Warren Buffett built Berkshire Hathaway (NYSE: BRK.A) (NYSE: BRK.B) using the principles of value investing. A key tenet of value investing is that stocks purchased at favorable valuations (based on specific metrics) will eventually outperform the overall market while offering lower downside risk compared to other investments.
This strategy has greatly benefited Berkshire and its investors. Since Buffett took over in 1965, the company has delivered an average compound annual gain of 19.8% for shareholders, significantly higher than the S&P 500’s average total return of 10.2% over the same period. This impressive performance is due to Buffett’s knack for identifying excellent companies trading at attractive valuations.
In his latest letter to shareholders, Buffett highlighted another stock poised to outperform the average American company, suggesting it could be a valuable addition for investors.
A Portfolio of Exceptional Businesses
In his 2023 letter to shareholders, Warren Buffett highlighted several of Berkshire Hathaway’s prominent stock holdings.
Since early 2022, Buffett has steadily acquired shares of Occidental Petroleum (NYSE: OXY), building a substantial position that now represents 28.8% of the company’s outstanding shares. Berkshire also holds about $8 billion in preferred shares, received for financing Occidental’s acquisition of Anadarko in 2019. Buffett lauded Occidental’s management and indicated plans to hold the stock indefinitely.
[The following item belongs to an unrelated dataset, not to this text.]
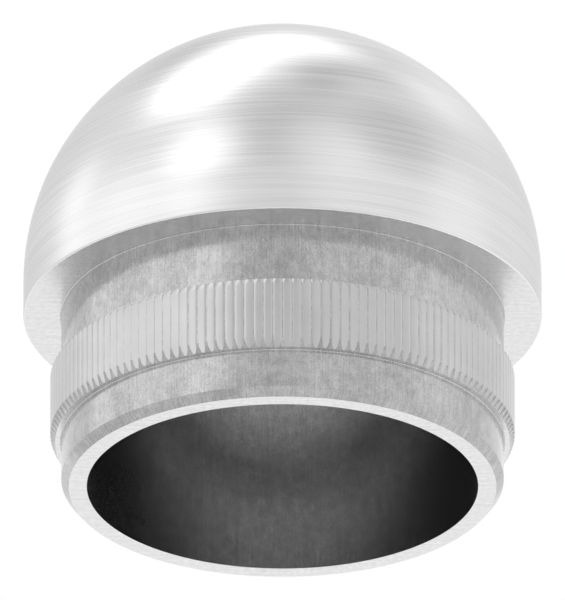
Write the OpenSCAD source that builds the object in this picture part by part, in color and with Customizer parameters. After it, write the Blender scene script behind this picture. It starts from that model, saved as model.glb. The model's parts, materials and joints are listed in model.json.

Buffett also emphasized the enduring value of longtime holdings American Express (NYSE: AXP) and Coca-Cola (NYSE: KO). Despite not purchasing additional shares of either company in over 20 years, they remain two of Berkshire’s largest holdings due to their strong international brands and essential products and services.
While Buffett briefly mentioned Berkshire’s significant stake in Apple (NASDAQ: AAPL), he referred to it as “a better business than any we own” during last year’s shareholder meeting. Although he has sold some shares recently to capitalize on a favorable tax environment, Buffett assured shareholders that Apple is expected to remain the largest holding in Berkshire’s equity portfolio for the foreseeable future.
Berkshire Hathaway: A Strong Bet According to Warren Buffett
All the companies mentioned above might appear attractive at their current share prices, boasting strong competitive positions and solid earnings prospects. However, none of them is the stock Warren Buffett suggests has superior return potential with less downside risk. In fact, the company Buffett highlights in his letter to shareholders is Berkshire Hathaway itself.
Buffett notes, “After 59 years of assemblage, the company now owns either a portion or 100% of various businesses that, on a weighted basis, have somewhat better prospects than exist at most large American companies.”
Berkshire Hathaway is not just a collection of great companies and wholly-owned subsidiaries. It is also well-positioned to avoid financial ruin, thanks to its significant holding of short-term Treasury bonds. Over the past few years, Berkshire’s position in these bonds has grown rapidly, with Buffett expecting it to reach $200 billion by the end of the second quarter. This substantial cash equivalent position allows Berkshire to operate with materially less risk of permanent capital loss.
While holding large amounts of cash might seem like a drag on Buffett’s portfolio, these Treasury bills are yielding over 5%, providing a solid ballast to Berkshire’s equity portfolio and core operations. This financial strategy serves as an insurance policy for Berkshire, allowing Buffett and his portfolio managers to seize market opportunities as they arise, much like the $10 billion investment in Occidental Petroleum in 2019 and a similar deal with Bank of America.
Berkshire Hathaway is more than just a conglomerate of great businesses and a large cash pile. The stock also trades at a fair price, aligning with Buffett’s expectation of outperforming the market. Shares currently trade at about 19.6 times forward earnings. When factoring in Berkshire’s cash position, its equity portfolio, the strength of its core operations, and ongoing share repurchases, this valuation appears fair. The price-to-book value ratio of 1.6 aligns well with other insurance companies and financial stocks.
Despite the significant increase in share price since Buffett’s letter to shareholders earlier this year, investors can still anticipate better-than-average results from Berkshire stock moving forward.